Solleva anche la questione sul tuo giudizio. “E saper giudicare bene significa tutto”, dice Corcodilos. “La tua reputazione è basata su come ti presenti, è il tuo bene strumentale”.

Per pulire profondamente la tua presenza sui social network, mettiti nei panni di un potenziale datore di lavoro e guarda cosa si può trovare su di te. “Chiediti ‘se fossi io a dirigere le assunzioni, mi inviterei a un colloquio?’” dice Corcodilos.

E assicurati di fare periodicamente una ricerca del tuo nome su Google per verificare cosa appare, usando il tuo nome per intero, tra virgolette, insieme a parametri come la scuola che hai frequentato, i posti di lavoro precedenti o le città in cui hai vissuto.

“Questo è importante specialmente se hai un nome ordinario”, nota Blacker. Perché è più difficile scoprire le malefatte sul web per un ‘Paolo Rossi’ piuttosto che per ‘Zelma Vipido’.

Se spunta fuori qualcosa di sgradevole, contatta la persona che ha postato quell’informazione e chiedile di rimuoverla, oppure rinforza la tua reputazione online producendo più contenuti positivi su Twitter, blog personale o LinkedIn.

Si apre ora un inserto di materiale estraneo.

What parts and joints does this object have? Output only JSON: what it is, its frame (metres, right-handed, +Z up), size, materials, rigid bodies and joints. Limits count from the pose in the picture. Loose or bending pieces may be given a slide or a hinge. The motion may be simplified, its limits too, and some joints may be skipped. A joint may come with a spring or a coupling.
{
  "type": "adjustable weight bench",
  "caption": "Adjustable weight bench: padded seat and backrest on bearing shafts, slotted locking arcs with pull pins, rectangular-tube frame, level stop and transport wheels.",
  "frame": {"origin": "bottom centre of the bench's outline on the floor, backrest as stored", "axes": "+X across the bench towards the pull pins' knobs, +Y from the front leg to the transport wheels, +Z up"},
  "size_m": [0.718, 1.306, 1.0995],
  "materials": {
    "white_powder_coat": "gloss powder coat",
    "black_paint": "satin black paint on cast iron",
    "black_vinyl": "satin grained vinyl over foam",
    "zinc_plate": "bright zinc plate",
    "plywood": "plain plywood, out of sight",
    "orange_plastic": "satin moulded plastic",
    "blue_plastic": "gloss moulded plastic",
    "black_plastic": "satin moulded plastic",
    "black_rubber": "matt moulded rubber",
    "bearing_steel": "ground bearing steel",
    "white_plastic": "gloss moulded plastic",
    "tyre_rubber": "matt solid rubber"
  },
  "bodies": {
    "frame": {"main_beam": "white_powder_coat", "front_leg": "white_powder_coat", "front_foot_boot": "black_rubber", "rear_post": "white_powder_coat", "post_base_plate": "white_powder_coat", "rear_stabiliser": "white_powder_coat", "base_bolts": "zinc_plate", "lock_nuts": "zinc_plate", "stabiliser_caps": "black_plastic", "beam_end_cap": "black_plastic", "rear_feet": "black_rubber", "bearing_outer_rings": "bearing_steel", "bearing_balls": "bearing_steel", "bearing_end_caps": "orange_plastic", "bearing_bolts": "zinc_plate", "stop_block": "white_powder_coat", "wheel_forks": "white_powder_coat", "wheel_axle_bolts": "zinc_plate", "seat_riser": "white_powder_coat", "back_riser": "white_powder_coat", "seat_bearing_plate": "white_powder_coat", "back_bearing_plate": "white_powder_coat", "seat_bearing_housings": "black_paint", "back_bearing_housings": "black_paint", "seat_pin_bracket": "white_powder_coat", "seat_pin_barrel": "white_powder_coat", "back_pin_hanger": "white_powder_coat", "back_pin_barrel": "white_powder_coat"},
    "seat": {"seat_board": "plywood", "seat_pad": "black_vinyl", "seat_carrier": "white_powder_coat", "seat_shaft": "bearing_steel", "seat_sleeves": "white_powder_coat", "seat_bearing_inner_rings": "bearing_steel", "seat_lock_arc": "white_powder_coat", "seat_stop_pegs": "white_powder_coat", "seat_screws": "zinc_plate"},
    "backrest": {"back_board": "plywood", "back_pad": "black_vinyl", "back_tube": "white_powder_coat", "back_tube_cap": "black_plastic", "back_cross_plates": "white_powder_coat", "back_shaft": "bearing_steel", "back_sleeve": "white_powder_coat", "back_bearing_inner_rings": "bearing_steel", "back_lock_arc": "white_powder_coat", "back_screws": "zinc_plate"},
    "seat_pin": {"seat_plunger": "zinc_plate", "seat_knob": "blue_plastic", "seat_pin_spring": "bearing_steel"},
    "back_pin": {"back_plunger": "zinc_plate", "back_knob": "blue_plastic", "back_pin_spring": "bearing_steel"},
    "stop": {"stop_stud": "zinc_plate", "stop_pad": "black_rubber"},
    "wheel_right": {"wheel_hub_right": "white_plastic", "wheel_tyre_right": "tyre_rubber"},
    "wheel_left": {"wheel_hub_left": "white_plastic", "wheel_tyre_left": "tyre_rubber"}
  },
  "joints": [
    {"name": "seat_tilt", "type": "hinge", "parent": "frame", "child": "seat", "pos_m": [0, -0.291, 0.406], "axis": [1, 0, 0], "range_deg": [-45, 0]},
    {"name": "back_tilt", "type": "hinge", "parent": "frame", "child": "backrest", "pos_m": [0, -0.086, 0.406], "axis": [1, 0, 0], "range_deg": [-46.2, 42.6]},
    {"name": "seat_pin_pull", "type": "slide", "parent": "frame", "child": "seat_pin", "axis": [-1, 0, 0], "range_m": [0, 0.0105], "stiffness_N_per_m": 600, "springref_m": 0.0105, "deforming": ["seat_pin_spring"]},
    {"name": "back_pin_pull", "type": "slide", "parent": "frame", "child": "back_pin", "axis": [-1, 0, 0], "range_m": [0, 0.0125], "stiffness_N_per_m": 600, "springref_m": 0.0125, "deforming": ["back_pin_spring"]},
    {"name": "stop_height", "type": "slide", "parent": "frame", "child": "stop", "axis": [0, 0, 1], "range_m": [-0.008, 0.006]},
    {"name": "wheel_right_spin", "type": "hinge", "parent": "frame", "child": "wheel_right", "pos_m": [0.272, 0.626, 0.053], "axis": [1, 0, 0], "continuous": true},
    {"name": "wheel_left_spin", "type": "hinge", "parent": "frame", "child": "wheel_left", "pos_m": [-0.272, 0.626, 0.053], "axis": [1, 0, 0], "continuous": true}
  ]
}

“A meno che non sia un documento del governo, il contenuto negativo passerà in secondo piano mano a mano che aggiungi nuove informazioni”, spiega Blacker.

Errore n. 6: essere prepotenti

Un tono irriverente può funzionare per le storie di Gawker.com e Jon Stewart, ma non per chi spera di trovar lavoro.

CareerBuilder ha scoperto che il 28% dei datori di lavoro ha lasciato perdere un candidato a causa dei suoi commenti discriminatori su razza, sesso o religione.

Non può stupire che essere una persona intollerante ti faccia perdere dei punti, ma perfino un qualcosa detto per scherzo può sembrare completamente sbagliato online, in parte perché i lettori non conoscono il tuo senso dell’umorismo così bene come i tuoi amici.

Per evitare di sembrare cretini involontariamente, segui questa regola d’oro: “Puoi essere chi vuoi su internet, quindi sii la persona di cui si può essere orgogliosi”, dice Corcodilos. “Solleva i livelli del tuo comportamento e scrivi cose che aiutano gli altri a sentirsi meglio”.

Questo dimostrerà ai selezionatori che sei un giocatore di squadra che probabilmente può iniettare lo stesso stato d’animo nella comunità del posto di lavoro.